Ancora: possibile che dopo aver soppresso l’orripilante ICE (era una vera e propria vergogna) non vi sia alcuna organizzazione per aiutare le nostre aziende a distribuire all’estero i loro prodotti? In giro per il mondo, anche nei posti più lontani e sperduti, si trovano spesso imprenditori italiani che, con il campionario in una valigetta e magari sapendo solo quattro parole d’inglese, tentano di trovare nuovi sbocchi per le proprie aziende. Alcuni di loro, bravissimi, ci riescono, ma è assurdo che non vi sia una struttura capace di fornire loro un sopporto logistico, degli studi di mercato o semplicemente, e sarebbe il minimo, una lista affidabile di potenziali clienti.

Interventi simili non comportano alcuno stravolgimento dei nostri valori, non impongono cambiamenti alla Costituzione o la rinuncia ad alcuno degli altissimi principi che soli informano, nevvero, la nostra politica.

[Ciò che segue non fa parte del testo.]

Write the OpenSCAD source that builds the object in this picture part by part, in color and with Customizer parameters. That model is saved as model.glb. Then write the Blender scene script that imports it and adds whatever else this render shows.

Non dovrebbero, anzi, aver a che vedere con altro che un minimo di sano buon senso.

Commenti all'articolo

  • Di Damiano Mazzotti (---.---.---.36) 27 marzo 2012 10:40
    Damiano Mazzotti

    Sinceramente non ho proprio capito perchè l’Ice sarebbe così orripilante... Magari negli ultimi tempi era stato invaso da alcuni aspetti della malapolitica... Ma la struttura e le funzioni dovevano essere e dovrebbero essere mantenute e rafforzate per sostenere le piccole e medie imprese... E se il sistema industriale non è ancora collassato è anche grazie a struttute come queste che hanno funzionato e nonostante tutto la politica le ha ostacolate o infettate...

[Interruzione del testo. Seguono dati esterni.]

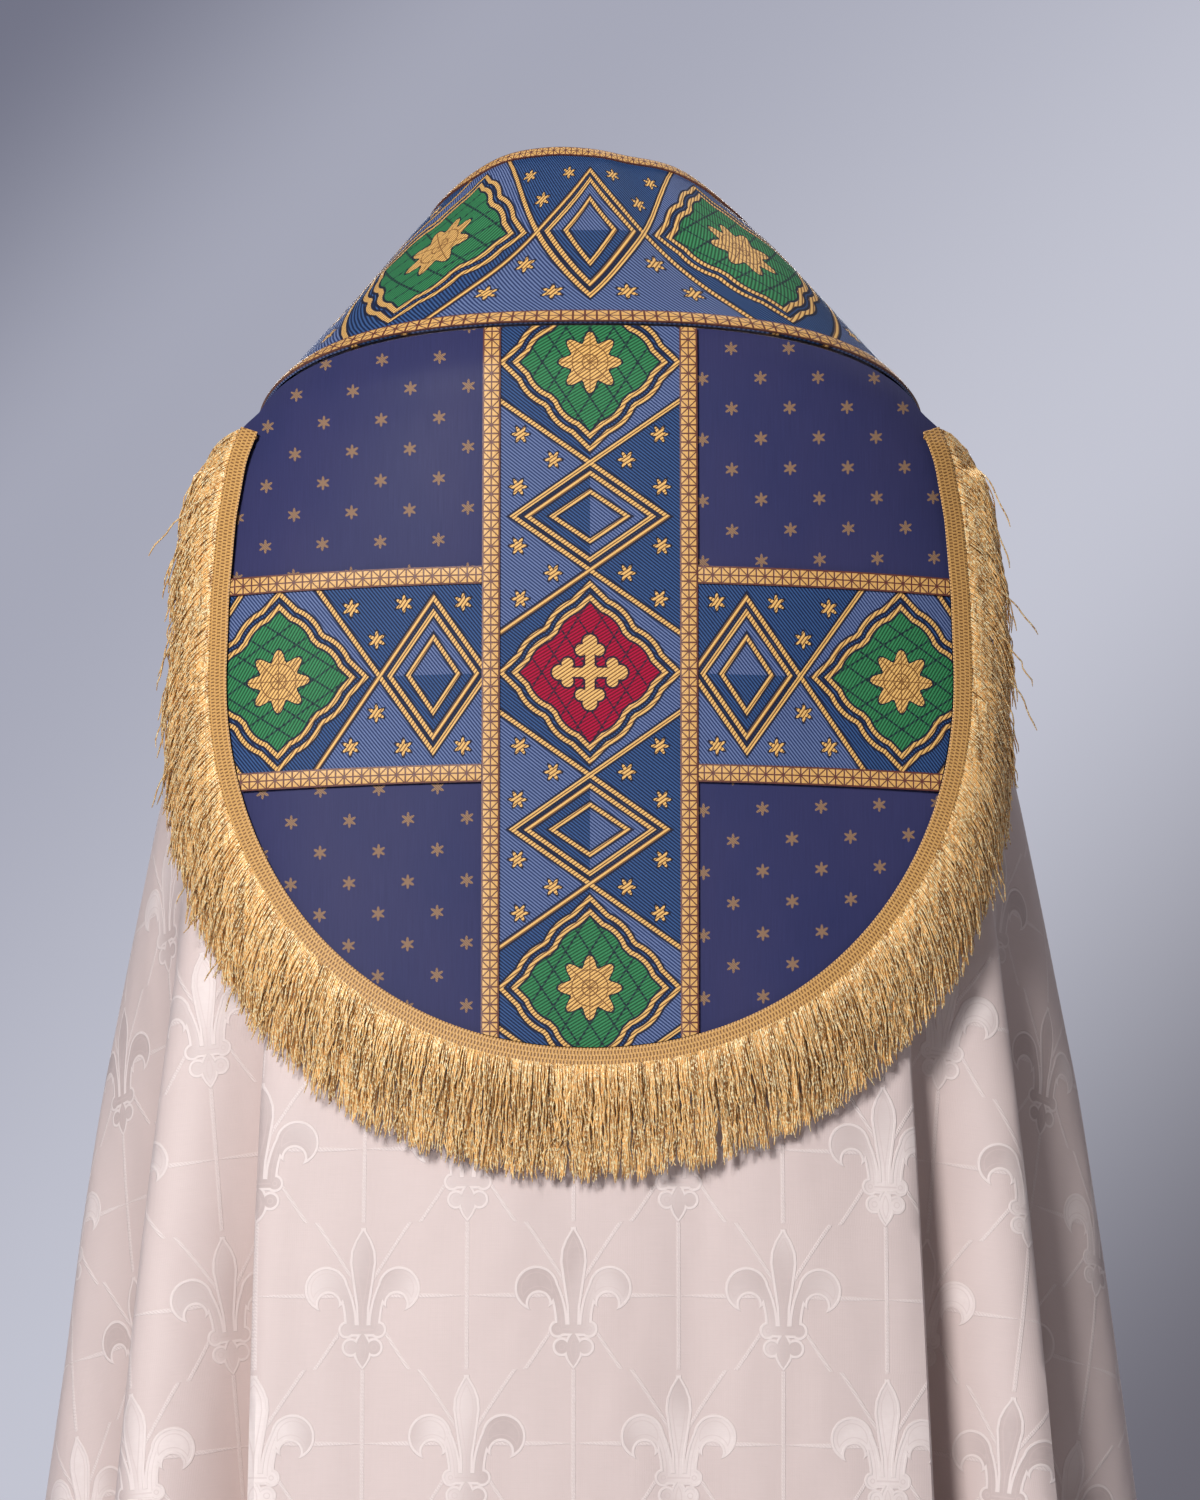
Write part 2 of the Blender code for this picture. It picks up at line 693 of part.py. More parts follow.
def make_morse(parts, finishes):
    """A tab of orphrey cloth over both front bands, with a gallon along its top and foot."""
    band_lift, gallon_lift = band_lifts()
    lift = gallon_lift + GALLON_THICKNESS + 3 * SEAM_GAP
    depth = MORSE_FOOT_ROW - MORSE_TOP_ROW
    shares = (0.0, MORSE_GALLON_SHARE, 0.5, 1 - MORSE_GALLON_SHARE, 1.0)
    places = [MORSE_TOP_ROW + depth * share for share in shares]
    from_edge = (0.040, 0.026, 0.012, 0.0)

    def sheet(rows):
        def surface(out):
            lines = []
            for place in rows:
                at = place - len(BAND_ROWS) + 2
                left = [front_point(at, distance, -1, out) for distance in from_edge]
                right = [front_point(at, distance, 1, out) for distance in from_edge[::-1]]
                middle = (left[-1] + right[0]) / 2
                lines.append([*left, middle, *right])
            return np.array(lines)

        return surface

    cloth("morse_tab", sheet(places), lift, ORPHREY_THICKNESS, finishes["orphrey"], parts)
    trim_lift = lift + ORPHREY_THICKNESS + SEAM_GAP
    gallon_wall = (trim_lift, GALLON_THICKNESS, finishes["gallon"], parts)
    cloth("morse_gallon_upper", sheet(places[:2]), *gallon_wall)
    cloth("morse_gallon_lower", sheet(places[-2:]), *gallon_wall)


def make_cope():
    clear_scene()
    parts = new_collection("cope")
    cutters = new_collection("cutters")
    finishes = {
        "damask": finish("cream damask", (0.72, 0.62, 0.57), 0.45),
        "orphrey": finish("blue orphrey", (0.08, 0.14, 0.33), 0.60),
        "gallon": finish("gold gallon", (0.62, 0.40, 0.12), 0.50, 0.3),
        "satin": finish("navy satin", (0.035, 0.040, 0.13), 0.50),
        "fringe": finish("gold fringe", (0.60, 0.42, 0.16), 0.45, 0.2),
    }
    make_cape_and_bands(parts, finishes)
    make_hood(parts, cutters, finishes)
    make_fringe(parts, finishes)
    make_morse(parts, finishes)


if __name__ == "__main__":
    make_cope()
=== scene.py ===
"""Looks for the cope: cloth, orphreys, gallons, hood, fringe, morse and a plain stage.

Every size is in metres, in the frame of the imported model. +Y is the wearer's front.
"""

import math
from collections import namedtuple
from contextlib import contextmanager
from functools import lru_cache

import bpy
import numpy as np
from bpy.props import FloatProperty, FloatVectorProperty, IntProperty, PointerProperty
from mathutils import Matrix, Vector


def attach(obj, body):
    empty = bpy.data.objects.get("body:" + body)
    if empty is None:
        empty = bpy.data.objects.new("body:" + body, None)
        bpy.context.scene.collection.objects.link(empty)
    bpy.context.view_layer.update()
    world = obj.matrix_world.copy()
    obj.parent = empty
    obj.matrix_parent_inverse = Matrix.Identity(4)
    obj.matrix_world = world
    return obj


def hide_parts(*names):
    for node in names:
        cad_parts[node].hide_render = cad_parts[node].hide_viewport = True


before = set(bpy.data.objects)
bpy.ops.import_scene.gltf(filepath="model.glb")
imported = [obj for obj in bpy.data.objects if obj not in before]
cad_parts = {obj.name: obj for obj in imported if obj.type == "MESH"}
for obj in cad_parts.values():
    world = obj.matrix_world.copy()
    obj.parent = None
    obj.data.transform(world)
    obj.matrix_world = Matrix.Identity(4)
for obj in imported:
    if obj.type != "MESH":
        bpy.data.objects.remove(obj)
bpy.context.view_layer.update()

bl_info = {
    "name": "Cope",
    "version": (1, 0, 0),
    "blender": (4, 5, 0),
    "location": "3D View > Sidebar > Cope",
    "description": "Makes the cloth, trimmings and fringe of a cope with a shield hood",
    "category": "Object",
}

BODY = "root"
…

  • Di Daniel di Schuler (---.---.---.59) 27 marzo 2012 11:54
    Daniel di Schuler

    Con l’ICE ho avuto una serie di pessime esperienze personali. Uffici deserti con un solo impiegato, che per di più parlava un pessimo italiano, lasciato a sorvegliare la posizione. Studi di mercato, pagati profumatamente e in anticipo, rivelatisi di nessun valore; semplici fotocopie di altri, stranoti, fatti magari anni prima da organizzazioni di altri paesi. Liste di potenziali clienti, pagate sempre in anticipo, che si sono poi rivelate essere le fotocopie delle locali pagine gialle. No, non per modo di dire; proprio le fotocopie dell’elenco telefonico. Mai generalizzare? Io ho avuto a che fare con gli ICE di tutto l’Est Europeo (ho smesso di vivere e lavorare da quelle parti una decina d’anni fa, devo ammettere) e la situazione era quella che ho descritto. Altri imprenditori e professionisti dell’export, basati in Sud America in Oriente e in Africa, mi raccontavano situazioni del tutto simili. In confronto, gli uffici commerciali della ambasciate di morli paesi emergenti, offivano servizi di prim’ordine.